# One set of my eyelashes is thicker than the other...



## westindiesangel (Mar 29, 2010)

Hi ladies! I have a slightly annoying problem. I have more lashes on my left eye than my right eye! It's not hugely noticeable unless you really look at me. I didn't even notice myself until I started using that L'oreal Lash Boosting Serum. I always wondered why my left eye would turn out nicer than my right when I put on mascara....I just thought it was how I hold the wand with different hands when applying to each eye, lol. 

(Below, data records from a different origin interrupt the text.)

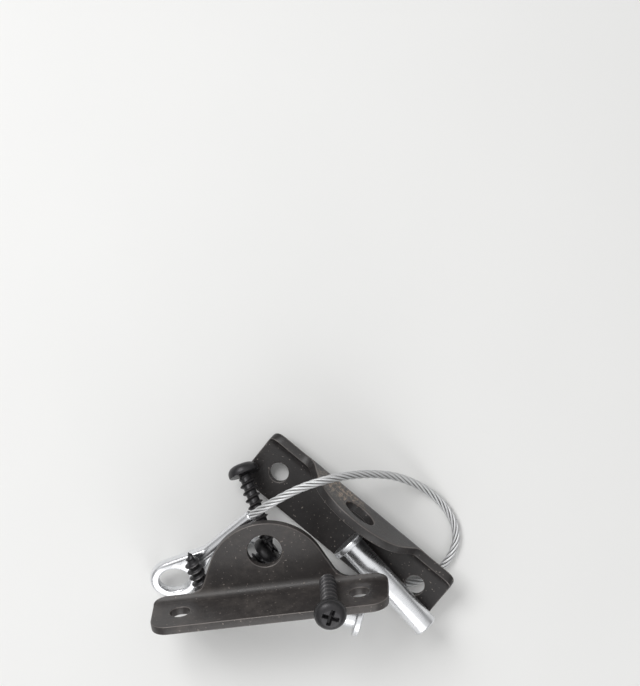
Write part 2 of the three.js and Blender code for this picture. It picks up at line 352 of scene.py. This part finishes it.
def black_oxide(sizes):
    """Black oxide, rubbed brighter where the thread and the head stand proud."""
    shader = Shader(bpy.data.materials.new("black_oxide"))
    patches = shader.noise(0.0012, 4.0, 0.6)
    fine = shader.noise(0.0002, 2.0)
    proud = shader.attribute("proud")
    rubbed = shader.rise(proud * (0.45 + patches), 0.5, 0.95) * 0.7
    return shader.finish(
        Base_Color=shader.mix(rubbed, opaque(sizes.oxide), opaque(sizes.rubbed)),
        Roughness=0.26 + patches * 0.2,
        Metallic=0.5,
        Normal=shader.bump(fine, 0.00002),
    )


def galvanised_wire(sizes):
    """Drawn galvanised wire, with painted shade in the grooves between wires and strands."""
    shader = Shader(bpy.data.materials.new("galvanised_wire"))
    grey = shader.noise(0.0022, 3.0, 0.6)
    fine = shader.noise(0.00018, 2.0)
    # Painted shade: where the wire surface sits low, in the grooves, it takes the darker groove colour.
    proud = shader.rise(shader.attribute("proud"), 0.15, 0.85)
    bright = shader.mix(grey * 0.35, opaque(sizes.steel), opaque([0.7 * part for part in sizes.steel]))
    return shader.finish(
        Base_Color=shader.mix(proud, opaque(sizes.painted_groove_shade), bright),
        Roughness=0.42 + grey * 0.14,
        Metallic=0.7,
        Normal=shader.bump(fine, 0.00001),
    )


# Meshes


def add_object(name, mesh, place, material, node):
    """Puts a finished mesh in the scene in the place of one node. The mesh keeps its points
    before the move as own_place, which the materials use."""
    own_place = mesh.attributes.new("own_place", "FLOAT_VECTOR", "POINT")
    own_place.data.foreach_set("vector", [part for vertex in mesh.vertices for part in vertex.co])
    mesh.transform(place)
    piece = bpy.data.objects.new(name, mesh)
    bpy.context.scene.collection.objects.link(piece)
    if not mesh.materials:
        mesh.materials.append(material)
    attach(piece, "root")
    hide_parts(node)
    return piece


def mesh_from(name, bm, smooth_below=35.0):
    """A mesh with outward normals, smooth across edges under that many degrees."""
    bmesh.ops.recalc_face_normals(bm, faces=bm.faces)
    for face in bm.faces:
        face.smooth = True
    for edge in bm.edges:
        edge.smooth = not edge.is_manifold or edge.calc_face_angle(0.0) < math.radians(smooth_below)
    mesh = bpy.data.meshes.new(name)
    bm.to_mesh(mesh)
    bm.free()
    return mesh


def arc(centre, radius, start, end, steps):
    """Points on an arc, angles in degrees, radius one number or one for each axis."""
    across, up = radius if isinstance(radius, tuple) else (radius, radius)
    points = []
    for i in range(steps + 1):
        angle = math.radians(start + (end - start) * i / steps)
        points.append((centre[0] + across * math.cos(angle), centre[1] + up * math.sin(angle)))
    return points


def evened(loop, spacing):
    """A closed outline again, with its points about that far apart."""
    points = [Vector(point) for point in loop]
    lengths = [(points[i] - points[i - 1]).length for i in range(len(points))]
    even = []
    for i, end in enumerate(points):
        start = points[i - 1]
        steps = max(1, round(lengths[i] / spacing))
        for k in range(1, steps + 1):
            even.append(start.lerp(end, k / steps))
    return [point for i, point in enumerate(even) if (point - even[i - 1]).length > 0.05 * spacing]


def inset(loop, amount):
    """An outline moved to its left by that much."""
    moved = []
    for i, point in enumerate(loop):
        ahead = (loop[(i + 1) % len(loop)] - point).normalized()
        behind = (point - loop[i - 1]).normalized()
        along = (ahead + behind).normalized()
        moved.append(point + Vector((-along.y, along.x)) * amount)
    return moved


def inside(point, loop):
    """Whether a point is inside a closed outline."""
    crossed = False
    for i, end in enumerate(loop):
        start = loop[i - 1]
        if (start.y > point.y) != (end.y > point.y):
            if point.x < start.x + (point.y - start.y) * (end.x - start.x) / (end.y - start.y):
                crossed = not crossed
    return crossed


def edge_rounding(half, outer_round, inner_round):
    """The inset and depth of each ring over a sheet's edge, from the outer face to the
    inner one, for a sheet of that half thickness."""
    steps = 4
    rings = []
    for i in range(steps + 1):
        angle = math.pi / 2 * i / steps
        rings.append((outer_round * (1 - math.sin(angle)), outer_round * (1 - math.cos(angle)) - half))
    for i in range(steps, -1, -1):
        angle = math.pi / 2 * i / steps
        rings.append((inner_round * (1 - math.sin(angle)), half - inner_round * (1 - math.cos(angle))))
    return rings


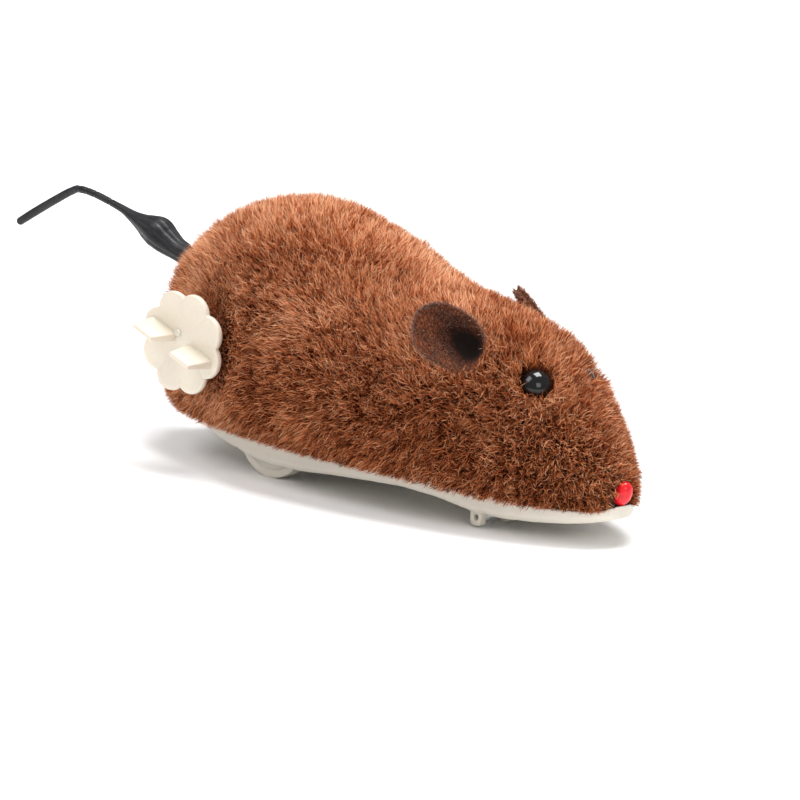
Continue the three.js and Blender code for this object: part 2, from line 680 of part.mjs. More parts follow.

But I don't know! It's not a huge problem like I said, but on the other hand, it's annoying me more and more everyday. I don't know. Is this normal? Will they eventually even out on their own? Should I consider one of those lash growth products on my right eye till it "catches up" to the other?


----------



## KellyMcDMAC (Mar 30, 2010)

I have that problem too.  I think its because I sleep on my side, so my one eye is rubbing on the pillow all night.  On that eye the lashes are not as long.  

Maybe its from that?


----------



## xKiKix (Mar 31, 2010)

omg, i thought i was the only one with that problem! my lashes are so weird one side is longer than the other but the other has more volume... kinda drives me crazy every morning. lol


----------



## kaliraksha (Mar 31, 2010)

I have the same problem too. Try using a primer on the side with less lash and none on the other. Honestly, I think it's so unnoticeable generally... that we're just hating on it because we know it's there. I seem to be the only one that notices... when I point it out to my bf he looks at me like I'm crazy =)


----------



## xKiKix (Mar 31, 2010)

^^^ i am DEFINITELY gonna try that, i never know why i havent thought of that lol


----------



## westindiesangel (Apr 3, 2010)

The lash primer is a good idea, but I don't have any! And I already use 2 mascaras and keep building the lesser side until it looks more even.

I think next time I go to my doctor I'm going to ask him...maybe he's got something magical up his sleeve.


----------



## Kragey (Apr 4, 2010)

It's pretty normal. On top of my OCD eyelash-plucking habit (which I currently have pretty well under control), I've noticed that I seem to knock out more lashes on one eye than the other. Nobody else notices, however, so it doesn't bother me too much.


----------